RECORDED INFORMATION:
·····

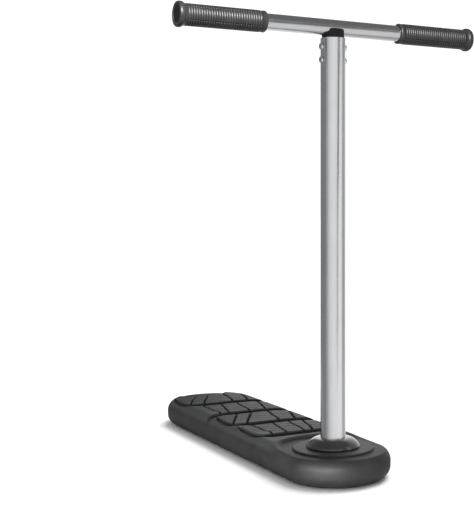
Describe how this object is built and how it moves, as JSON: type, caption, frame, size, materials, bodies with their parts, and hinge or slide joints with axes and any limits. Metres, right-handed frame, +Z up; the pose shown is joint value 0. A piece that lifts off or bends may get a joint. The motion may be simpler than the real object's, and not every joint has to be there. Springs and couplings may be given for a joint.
{
  "type": "trampoline scooter",
  "caption": "Trampoline trick scooter: foam foot deck with treaded top and a T-handlebar column that spins freely on ball bearings in the nose.",
  "frame": {"origin": "on the floor under the centre of the bounding box, which is the centre of the deck's sole", "axes": "+X towards the nose, where the column stands; +Y to the rider's left, along the handlebar; +Z up along the column"},
  "size_m": [0.64, 0.5, 0.6955],
  "materials": {
    "deck_foam": "closed-cell moulded foam, matte skin",
    "core_board": "plywood, raw",
    "housing_alloy": "turned, bare",
    "zinc_steel": "bright zinc plate",
    "spring_steel": "oiled spring steel",
    "bearing_steel": "ground and polished",
    "cage_nylon": "moulded nylon",
    "disc_plastic": "satin moulded plastic",
    "plug_rubber": "soft rubber, matte",
    "collar_gloss": "gloss black coat",
    "black_steel": "black oxide",
    "satin_alloy": "satin anodised",
    "saddle_plastic": "glass-filled nylon",
    "grip_rubber": "ribbed rubber with a soft sheen"
  },
  "bodies": {
    "deck": {"deck_foam": "deck_foam", "core_board": "core_board", "bearing_housing": "housing_alloy", "backing_ring": "zinc_steel", "flange_bolts": "zinc_steel", "flange_nuts": "zinc_steel", "circlip": "spring_steel", "lower_outer_race": "bearing_steel", "upper_outer_race": "bearing_steel", "cover_disc": "disc_plastic", "sole_plug": "plug_rubber"},
    "column": {"spindle": "housing_alloy", "kingpin_washer": "zinc_steel", "kingpin_bolt": "zinc_steel", "lower_inner_race": "bearing_steel", "upper_inner_race": "bearing_steel", "race_spacer": "housing_alloy", "post_collar": "collar_gloss", "collar_screws": "black_steel", "post_tube": "satin_alloy", "saddle": "saddle_plastic", "saddle_screws": "zinc_steel", "bar_bolt": "black_steel", "bar_nut": "zinc_steel", "handlebar_tube": "satin_alloy", "grip_left": "grip_rubber", "grip_right": "grip_rubber", "end_plug_left": "saddle_plastic", "end_plug_right": "saddle_plastic"},
    "ball_rings": {"lower_balls": "bearing_steel", "upper_balls": "bearing_steel", "lower_cage": "cage_nylon", "upper_cage": "cage_nylon"}
  },
  "joints": [
    {"name": "column_spin", "type": "hinge", "parent": "deck", "child": "column", "pos_m": [0.23, 0, 0.045], "axis": [0, 0, 1], "continuous": true},
    {"name": "ball_ring_spin", "type": "hinge", "parent": "deck", "child": "ball_rings", "pos_m": [0.23, 0, 0.0275], "axis": [0, 0, 1], "continuous": true}
  ],
  "couplings": [
    {"joint": "ball_ring_spin", "follows": "column_spin", "ratio": 0.4085}
  ]
}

·····

The lines above should be duplicated exactly.

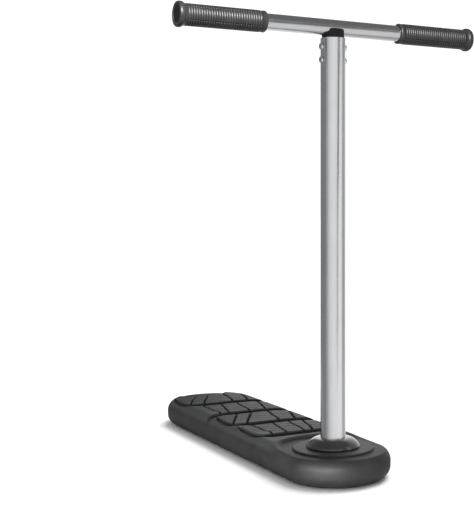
Describe how this object is built and how it moves, as JSON: type, caption, frame, size, materials, bodies with their parts, and hinge or slide joints with axes and any limits. Metres, right-handed frame, +Z up; the pose shown is joint value 0. A piece that lifts off or bends may get a joint. The motion may be simpler than the real object's, and not every joint has to be there. Springs and couplings may be given for a joint.
{
  "type": "trampoline scooter",
  "caption": "Trampoline trick scooter: foam foot deck with treaded top and a T-handlebar column that spins freely on ball bearings in the nose.",
  "frame": {"origin": "on the floor under the centre of the bounding box, which is the centre of the deck's sole", "axes": "+X towards the nose, where the column stands; +Y to the rider's left, along the handlebar; +Z up along the column"},
  "size_m": [0.64, 0.5, 0.6955],
  "materials": {
    "deck_foam": "closed-cell moulded foam, matte skin",
    "core_board": "plywood, raw",
    "housing_alloy": "turned, bare",
    "zinc_steel": "bright zinc plate",
    "spring_steel": "oiled spring steel",
    "bearing_steel": "ground and polished",
    "cage_nylon": "moulded nylon",
    "disc_plastic": "satin moulded plastic",
    "plug_rubber": "soft rubber, matte",
    "collar_gloss": "gloss black coat",
    "black_steel": "black oxide",
    "satin_alloy": "satin anodised",
    "saddle_plastic": "glass-filled nylon",
    "grip_rubber": "ribbed rubber with a soft sheen"
  },
  "bodies": {
    "deck": {"deck_foam": "deck_foam", "core_board": "core_board", "bearing_housing": "housing_alloy", "backing_ring": "zinc_steel", "flange_bolts": "zinc_steel", "flange_nuts": "zinc_steel", "circlip": "spring_steel", "lower_outer_race": "bearing_steel", "upper_outer_race": "bearing_steel", "cover_disc": "disc_plastic", "sole_plug": "plug_rubber"},
    "column": {"spindle": "housing_alloy", "kingpin_washer": "zinc_steel", "kingpin_bolt": "zinc_steel", "lower_inner_race": "bearing_steel", "upper_inner_race": "bearing_steel", "race_spacer": "housing_alloy", "post_collar": "collar_gloss", "collar_screws": "black_steel", "post_tube": "satin_alloy", "saddle": "saddle_plastic", "saddle_screws": "zinc_steel", "bar_bolt": "black_steel", "bar_nut": "zinc_steel", "handlebar_tube": "satin_alloy", "grip_left": "grip_rubber", "grip_right": "grip_rubber", "end_plug_left": "saddle_plastic", "end_plug_right": "saddle_plastic"},
    "ball_rings": {"lower_balls": "bearing_steel", "upper_balls": "bearing_steel", "lower_cage": "cage_nylon", "upper_cage": "cage_nylon"}
  },
  "joints": [
    {"name": "column_spin", "type": "hinge", "parent": "deck", "child": "column", "pos_m": [0.23, 0, 0.045], "axis": [0, 0, 1], "continuous": true},
    {"name": "ball_ring_spin", "type": "hinge", "parent": "deck", "child": "ball_rings", "pos_m": [0.23, 0, 0.0275], "axis": [0, 0, 1], "continuous": true}
  ],
  "couplings": [
    {"joint": "ball_ring_spin", "follows": "column_spin", "ratio": 0.4085}
  ]
}